Vulnerability-First Narrative: Every DeFi review I write includes an “Attack Vector” section. For the bridge project, I highlighted three specific vectors: oracle front-running, governance mutex failure, and liquidity withdrawal limits. The community ignored them. The token was pumping. The spreadsheet said the project had 12 developers. But spreadsheets don’t audit code.
Two years before, during the DeFi summer, I manually verified the invariant equations in Curve Finance’s stablecoin swap contracts. I discovered a precision loss in their amp coefficient calculation that could be exploited during high volatility. I submitted a report. The team patched it. But the deeper issue was the same: the math assumed a static team that understood every line. When developers turnover, the mathematical elegance becomes a liability because no one knows where the sharp edges are.
Multi-club ownership in football faces the same dynamic. A manager’s tactical system requires years to embed. When he leaves, the successor often installs his own style, forcing players to unlearn old patterns. In DeFi, unlearning means gas optimizations get broken, edge cases get missed, and invariants get violated. The ledger remembers what the wallet forgets.
Contrarian Angle: The industry narrative celebrates diversification. “Don’t put all your ETH in one protocol.” But multi-protocol exposure doesn’t reduce systemic risk if the same team or foundation manages all of them. It amplifies it. When a core developer leaves a multi-club-like conglomerate, the blast radius extends across all associated projects. The current bull market masks this. TVL is rising. Fees are flowing. No one wants to hear that the architect who designed four of the top ten protocols might walk away next month.
I audited a generative art NFT project in 2021. The ERC-721 minting function lacked an owner access control, allowing arbitrary token creation. I wrote a Python script to simulate the exploit. It drained the treasury in seconds. I published it on GitHub. Developers paid attention. Investors did not. They were looking at floor prices. They didn’t care that the contract was a ticking bomb. The multi-club model in crypto is the same: investors look at total addresses, volume, and token price. They ignore that the smart contract’s upgrade mechanism gives a single multisig the power to drain all liquidity. That multisig has three signers, and two of them joined last week.

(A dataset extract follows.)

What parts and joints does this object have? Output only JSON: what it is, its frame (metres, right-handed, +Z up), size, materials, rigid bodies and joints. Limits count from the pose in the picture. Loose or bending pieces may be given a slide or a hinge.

Real-time Risk Assessment: In 2026, I began integrating AI models into my audits. I trained a transformer on Solidity vulnerability patterns and ran it against a protocol’s codebase. The model flagged a race condition in an AI-agent-driven DeFi strategy that only occurs during high-frequency trading windows. The developers had assumed their system was safe because they controlled the oracles. They missed the temporal inconsistency. This isn’t just a technical bug; it’s a governance bug. The multi-club model’s governance often lags behind the speed of innovation.
So what does Nancy’s transfer teach us? First, that talent departure is not an exception but a feature of complex systems. Second, that the systems we build to spread risk—multi-club groups, DeFi ecosystems, VC-backed foundations—can concentrate it instead. Third, that code is law only until the last developer leaves.
Takeaway: The next DeFi exploit won’t come from a flash loan or an oracle manipulation. It will come from an empty chair in a stand-up meeting. The question is which protocol’s team will walk first—and whether its multi-club parent has anyone ready to read the legacy code.
Code is law, but bugs are the human exception. The ledger remembers what the wallet forgets. And when the coach leaves, the entire system bleeds.